- Source data -
-*-

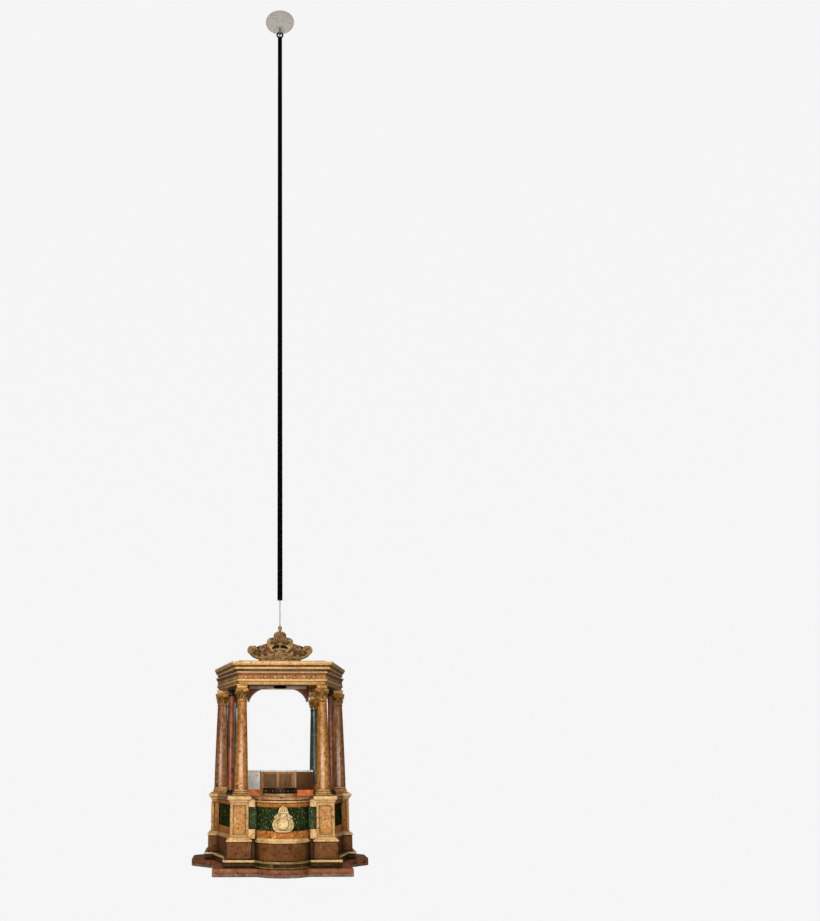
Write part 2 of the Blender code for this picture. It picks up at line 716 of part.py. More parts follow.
def build_rear(temple):
    """The rear screen, with a gate that swings out on a pin and a turn-button beside it."""
    front, back = SCREEN_Y - SCREEN_HALF_THICKNESS, SCREEN_Y + SCREEN_HALF_THICKNESS
    side, inner = SCREEN_HALF_WIDTH, GATE_HALF_WIDTH + 0.6
    low, sill = SECOND_STEP_TOP + GAP, GATE_BOTTOM - 0.6
    outline = [(-side, low), (side, low), (side, SCREEN_TOP), (inner, SCREEN_TOP), (inner, sill)]
    outline += [(-inner, sill), (-inner, SCREEN_TOP), (-side, SCREEN_TOP)]
    screen = prism("rear_screen", outline, front, back, "panel_wood", upright=True)
    screen = place("rear_screen", screen, temple)
    ax, ay = GATE_AXIS
    for bottom in LUG_BOTTOMS:
        top = bottom + LUG_HEIGHT
        lug = box("lug", (ax - 8, back - 0.5, bottom), (ax, ay + 2.4, top), "brass")
        combine(screen, lug, "UNION")
        eye = loft("lug_eye", [(HINGE_RADIUS, bottom + 0.05), (HINGE_RADIUS, top - 0.05)], "brass", 12)
        combine(screen, eye, "UNION", (ax, ay, 0))
        bore = HINGE_PIN_RADIUS + GAP
        bore = loft("lug_bore", [(bore, bottom - 1), (bore, top + 1)], "brass", 12)
        combine(screen, bore, "DIFFERENCE", (ax, ay, 0))

    pivot = empty("gate_axis", (ax, ay, 0), temple)
    leaf_front, leaf_back = SCREEN_Y - 3 - ay, SCREEN_Y + 3 - ay
    gate = box(
        "rear_gate",
        (-GATE_HALF_WIDTH - ax, leaf_front, GATE_BOTTOM),
        (GATE_HALF_WIDTH - ax, leaf_back, SCREEN_TOP - 0.4),
        "panel_wood",
    )
    gate = place("rear_gate", gate, pivot)
    for bottom in BARREL_BOTTOMS:
        top = bottom + BARREL_HEIGHT
        barrel = loft("barrel", [(HINGE_RADIUS, bottom), (HINGE_RADIUS, top)], "brass", 12)
        combine(gate, barrel, "UNION")
        strap = box("strap", (-0.5, leaf_back - 0.5, bottom + 1), (12, -1.2, top - 1), "brass")
        combine(gate, strap, "UNION")
        bore = HINGE_PIN_RADIUS + 0.6
        bore = loft("barrel_bore", [(bore, bottom - 1), (bore, top + 1)], "brass", 12)
        combine(gate, bore, "DIFFERENCE")
    pin = loft(
        "gate_pin",
        [(HINGE_PIN_RADIUS, 34), (HINGE_PIN_RADIUS, 159 + GAP), (2.2, 159 + GAP), (2.2, 161)],
        "brass",
        12,
    )
    place("gate_pin", pin, temple, (ax, ay, 0))

    knob = loft("gate_knob", [(1.5, 0), (1.5, 3), (3.4, 4.5), (3.4, 6.5), (2, 8)], "brass", 12)
    place("gate_knob", lay_down(knob), pivot, (27 - ax, leaf_back + GAP, LATCH_PIVOT[1]))

    latch_x, latch_z = LATCH_PIVOT
    latch_axis = empty("latch_axis", (latch_x, back + GAP, latch_z), temple)
    latch = box("gate_latch", (-2.5, 0, -8), (2.5, 2.5, 8), "brass")
    latch = place("gate_latch", latch, latch_axis)
    head = loft("latch_head", [(2.2, 2), (2.2, 3.6), (1.2, 4.2)], "brass", 12)
    combine(latch, lay_down(head), "UNION")


def build_lamp(axis):
    """The oil lamp: a bronze bowl on a turned foot, and a glass cup that lifts out with its wick holder."""
    bowl = [
        (24, SECOND_STEP_TOP + GAP),
        (24, 30),
        (10, 35),
        (5.5, 46),
        (7.5, 74),
        (11, 84),
        (5.5, 94),
        (7, 102),
        (20, 107),
        (30, 117),
        (33.5, 127),
        (33.5, 134.7),
        (31, 134.7),
        (30.5, 127.5),
        (22, 113),
        (14, 111),
    ]
    place("lamp_bowl", loft("lamp_bowl", bowl, "black_bronze", 24), axis)
    lift = empty("glass_lift", (0, 0, 111 + GAP), axis)
    glass = [(12, 0), (14, 1.5), (19, 8), (24, 22), (22.4, 22), (17.6, 9.2), (12, 3)]
    place("glass_cup", loft("glass_cup", glass, "ruby_glass", 24), lift)
    holder = [(17.3, 10), (17.3, 11.4), (2.4, 12), (1.3, 13), (1.1, 18)]
    place("wick_holder", loft("wick_holder", holder, "brass", 24), lift)


def main():
    clear_scene()
    swivel = build_suspension()
    axis = empty("temple_axis", (0, 0, TEMPLE_BASE - ROD_END), swivel)
    temple = empty("temple_plan", (0, PLAN_SHIFT, 0), axis)
    build_crest(axis)
    build_roof(temple, axis)
    build_smoke_bell(axis)
    build_columns(temple)
    build_pedestals(temple)
    build_parapet(temple)
    build_steps(temple)
    build_rear(temple)
    build_lamp(axis)


main()
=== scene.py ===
"""The looks of a hanging sanctuary lamp: a small marble temple on a long black rod.

Meshes are drawn in millimetres, in the temple's plan: x and y from the middle of its columns, and
heights up from its underside. Places come from the CAD parts in model.glb.
"""

import math

import bmesh
import bpy
from mathutils import Matrix, Vector


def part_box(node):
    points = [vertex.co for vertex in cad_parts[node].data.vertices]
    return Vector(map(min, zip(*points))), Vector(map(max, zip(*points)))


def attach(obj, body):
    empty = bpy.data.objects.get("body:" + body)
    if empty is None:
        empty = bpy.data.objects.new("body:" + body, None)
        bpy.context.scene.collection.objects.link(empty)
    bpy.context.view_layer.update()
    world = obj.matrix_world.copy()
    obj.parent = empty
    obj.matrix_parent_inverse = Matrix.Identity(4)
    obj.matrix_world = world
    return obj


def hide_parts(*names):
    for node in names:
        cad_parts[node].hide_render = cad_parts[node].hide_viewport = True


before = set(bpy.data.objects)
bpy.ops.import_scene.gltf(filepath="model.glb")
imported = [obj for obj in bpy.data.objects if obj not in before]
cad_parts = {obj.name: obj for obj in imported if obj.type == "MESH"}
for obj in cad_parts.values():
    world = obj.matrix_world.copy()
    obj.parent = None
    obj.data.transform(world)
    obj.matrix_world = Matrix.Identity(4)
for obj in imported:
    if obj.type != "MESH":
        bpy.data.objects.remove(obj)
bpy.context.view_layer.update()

MM = 0.001
TURN = 2 * math.pi
SHARP = 35  # degrees; a fold over this angle stays sharp
GAP = 0.35  # play between stones that meet
CORNERS = ("front_left", "front_right", "rear_left", "rear_right")


def middle(node):
    low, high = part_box(node)
    return (low + high) / 2


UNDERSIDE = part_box("bottom_step")[0].z
PLAN_Y = (middle("column_front_left").y + middle("column_rear_left").y) / 2
PLAN = Vector((0, PLAN_Y, UNDERSIDE))


def heights(node):
    """A node's underside and top above the temple's underside, in millimetres."""
    return [(corner.z - UNDERSIDE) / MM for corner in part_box(node)]


def depths(node):
    """A node's front and back in the temple's plan, in millimetres."""
    return [(corner.y - PLAN_Y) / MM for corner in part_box(node)]


def plan(node):
    """A node's middle in the temple's plan, in millimetres."""
    spot = (middle(node) - PLAN) / MM
    return spot.x, spot.y


STEP_TOP = heights("bottom_step")[1]
SECOND_STEP = heights("second_step")
COPING_TOP = heights("front_bow")[1]
SCREEN_TOP = heights("rear_screen")[1]
SHAFT_TOP = heights("column_front_left")[1]
CAPITAL = heights("capital_front_left")
ARCHITRAVE = heights("architrave")
FRIEZE = heights("frieze")
CORNICE = heights("cornice")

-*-

- The problem -
Repeat every line of the data, exactly and in full.

- Worked solution -
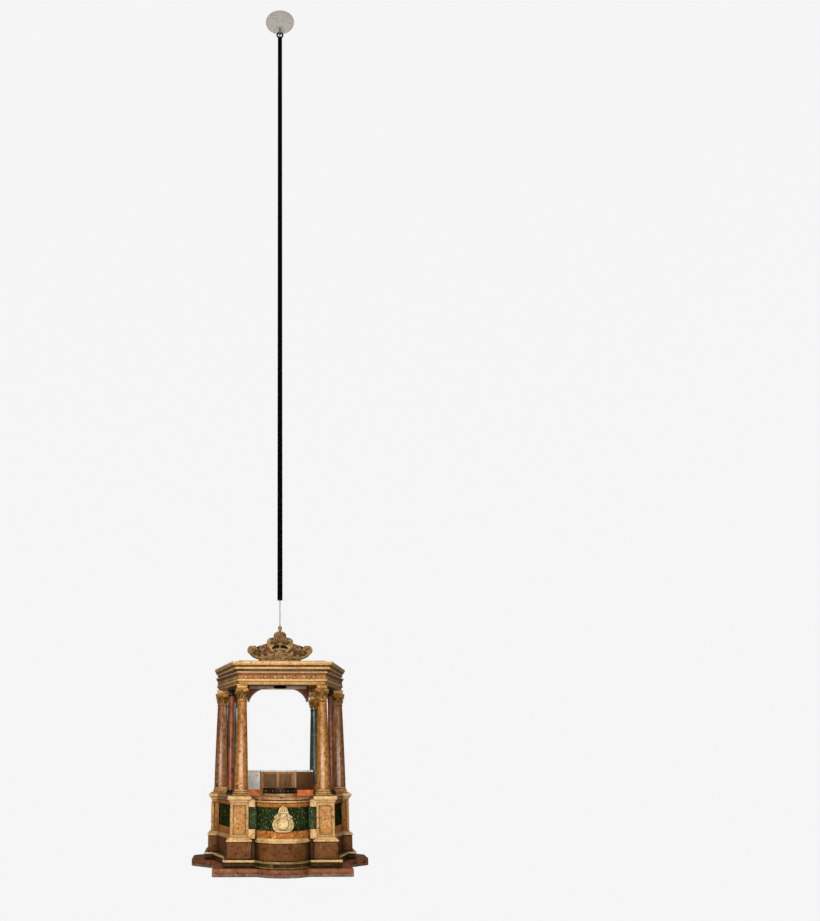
Write part 2 of the Blender code for this picture. It picks up at line 716 of part.py. More parts follow.
def build_rear(temple):
    """The rear screen, with a gate that swings out on a pin and a turn-button beside it."""
    front, back = SCREEN_Y - SCREEN_HALF_THICKNESS, SCREEN_Y + SCREEN_HALF_THICKNESS
    side, inner = SCREEN_HALF_WIDTH, GATE_HALF_WIDTH + 0.6
    low, sill = SECOND_STEP_TOP + GAP, GATE_BOTTOM - 0.6
    outline = [(-side, low), (side, low), (side, SCREEN_TOP), (inner, SCREEN_TOP), (inner, sill)]
    outline += [(-inner, sill), (-inner, SCREEN_TOP), (-side, SCREEN_TOP)]
    screen = prism("rear_screen", outline, front, back, "panel_wood", upright=True)
    screen = place("rear_screen", screen, temple)
    ax, ay = GATE_AXIS
    for bottom in LUG_BOTTOMS:
        top = bottom + LUG_HEIGHT
        lug = box("lug", (ax - 8, back - 0.5, bottom), (ax, ay + 2.4, top), "brass")
        combine(screen, lug, "UNION")
        eye = loft("lug_eye", [(HINGE_RADIUS, bottom + 0.05), (HINGE_RADIUS, top - 0.05)], "brass", 12)
        combine(screen, eye, "UNION", (ax, ay, 0))
        bore = HINGE_PIN_RADIUS + GAP
        bore = loft("lug_bore", [(bore, bottom - 1), (bore, top + 1)], "brass", 12)
        combine(screen, bore, "DIFFERENCE", (ax, ay, 0))

    pivot = empty("gate_axis", (ax, ay, 0), temple)
    leaf_front, leaf_back = SCREEN_Y - 3 - ay, SCREEN_Y + 3 - ay
    gate = box(
        "rear_gate",
        (-GATE_HALF_WIDTH - ax, leaf_front, GATE_BOTTOM),
        (GATE_HALF_WIDTH - ax, leaf_back, SCREEN_TOP - 0.4),
        "panel_wood",
    )
    gate = place("rear_gate", gate, pivot)
    for bottom in BARREL_BOTTOMS:
        top = bottom + BARREL_HEIGHT
        barrel = loft("barrel", [(HINGE_RADIUS, bottom), (HINGE_RADIUS, top)], "brass", 12)
        combine(gate, barrel, "UNION")
        strap = box("strap", (-0.5, leaf_back - 0.5, bottom + 1), (12, -1.2, top - 1), "brass")
        combine(gate, strap, "UNION")
        bore = HINGE_PIN_RADIUS + 0.6
        bore = loft("barrel_bore", [(bore, bottom - 1), (bore, top + 1)], "brass", 12)
        combine(gate, bore, "DIFFERENCE")
    pin = loft(
        "gate_pin",
        [(HINGE_PIN_RADIUS, 34), (HINGE_PIN_RADIUS, 159 + GAP), (2.2, 159 + GAP), (2.2, 161)],
        "brass",
        12,
    )
    place("gate_pin", pin, temple, (ax, ay, 0))

    knob = loft("gate_knob", [(1.5, 0), (1.5, 3), (3.4, 4.5), (3.4, 6.5), (2, 8)], "brass", 12)
    place("gate_knob", lay_down(knob), pivot, (27 - ax, leaf_back + GAP, LATCH_PIVOT[1]))

    latch_x, latch_z = LATCH_PIVOT
    latch_axis = empty("latch_axis", (latch_x, back + GAP, latch_z), temple)
    latch = box("gate_latch", (-2.5, 0, -8), (2.5, 2.5, 8), "brass")
    latch = place("gate_latch", latch, latch_axis)
    head = loft("latch_head", [(2.2, 2), (2.2, 3.6), (1.2, 4.2)], "brass", 12)
    combine(latch, lay_down(head), "UNION")


def build_lamp(axis):
    """The oil lamp: a bronze bowl on a turned foot, and a glass cup that lifts out with its wick holder."""
    bowl = [
        (24, SECOND_STEP_TOP + GAP),
        (24, 30),
        (10, 35),
        (5.5, 46),
        (7.5, 74),
        (11, 84),
        (5.5, 94),
        (7, 102),
        (20, 107),
        (30, 117),
        (33.5, 127),
        (33.5, 134.7),
        (31, 134.7),
        (30.5, 127.5),
        (22, 113),
        (14, 111),
    ]
    place("lamp_bowl", loft("lamp_bowl", bowl, "black_bronze", 24), axis)
    lift = empty("glass_lift", (0, 0, 111 + GAP), axis)
    glass = [(12, 0), (14, 1.5), (19, 8), (24, 22), (22.4, 22), (17.6, 9.2), (12, 3)]
    place("glass_cup", loft("glass_cup", glass, "ruby_glass", 24), lift)
    holder = [(17.3, 10), (17.3, 11.4), (2.4, 12), (1.3, 13), (1.1, 18)]
    place("wick_holder", loft("wick_holder", holder, "brass", 24), lift)


def main():
    clear_scene()
    swivel = build_suspension()
    axis = empty("temple_axis", (0, 0, TEMPLE_BASE - ROD_END), swivel)
    temple = empty("temple_plan", (0, PLAN_SHIFT, 0), axis)
    build_crest(axis)
    build_roof(temple, axis)
    build_smoke_bell(axis)
    build_columns(temple)
    build_pedestals(temple)
    build_parapet(temple)
    build_steps(temple)
    build_rear(temple)
    build_lamp(axis)


main()
=== scene.py ===
"""The looks of a hanging sanctuary lamp: a small marble temple on a long black rod.

Meshes are drawn in millimetres, in the temple's plan: x and y from the middle of its columns, and
heights up from its underside. Places come from the CAD parts in model.glb.
"""

import math

import bmesh
import bpy
from mathutils import Matrix, Vector


def part_box(node):
    points = [vertex.co for vertex in cad_parts[node].data.vertices]
    return Vector(map(min, zip(*points))), Vector(map(max, zip(*points)))


def attach(obj, body):
    empty = bpy.data.objects.get("body:" + body)
    if empty is None:
        empty = bpy.data.objects.new("body:" + body, None)
        bpy.context.scene.collection.objects.link(empty)
    bpy.context.view_layer.update()
    world = obj.matrix_world.copy()
    obj.parent = empty
    obj.matrix_parent_inverse = Matrix.Identity(4)
    obj.matrix_world = world
    return obj


def hide_parts(*names):
    for node in names:
        cad_parts[node].hide_render = cad_parts[node].hide_viewport = True


before = set(bpy.data.objects)
bpy.ops.import_scene.gltf(filepath="model.glb")
imported = [obj for obj in bpy.data.objects if obj not in before]
cad_parts = {obj.name: obj for obj in imported if obj.type == "MESH"}
for obj in cad_parts.values():
    world = obj.matrix_world.copy()
    obj.parent = None
    obj.data.transform(world)
    obj.matrix_world = Matrix.Identity(4)
for obj in imported:
    if obj.type != "MESH":
        bpy.data.objects.remove(obj)
bpy.context.view_layer.update()

MM = 0.001
TURN = 2 * math.pi
SHARP = 35  # degrees; a fold over this angle stays sharp
GAP = 0.35  # play between stones that meet
CORNERS = ("front_left", "front_right", "rear_left", "rear_right")


def middle(node):
    low, high = part_box(node)
    return (low + high) / 2


UNDERSIDE = part_box("bottom_step")[0].z
PLAN_Y = (middle("column_front_left").y + middle("column_rear_left").y) / 2
PLAN = Vector((0, PLAN_Y, UNDERSIDE))


def heights(node):
    """A node's underside and top above the temple's underside, in millimetres."""
    return [(corner.z - UNDERSIDE) / MM for corner in part_box(node)]


def depths(node):
    """A node's front and back in the temple's plan, in millimetres."""
    return [(corner.y - PLAN_Y) / MM for corner in part_box(node)]


def plan(node):
    """A node's middle in the temple's plan, in millimetres."""
    spot = (middle(node) - PLAN) / MM
    return spot.x, spot.y


STEP_TOP = heights("bottom_step")[1]
SECOND_STEP = heights("second_step")
COPING_TOP = heights("front_bow")[1]
SCREEN_TOP = heights("rear_screen")[1]
SHAFT_TOP = heights("column_front_left")[1]
CAPITAL = heights("capital_front_left")
ARCHITRAVE = heights("architrave")
FRIEZE = heights("frieze")
CORNICE = heights("cornice")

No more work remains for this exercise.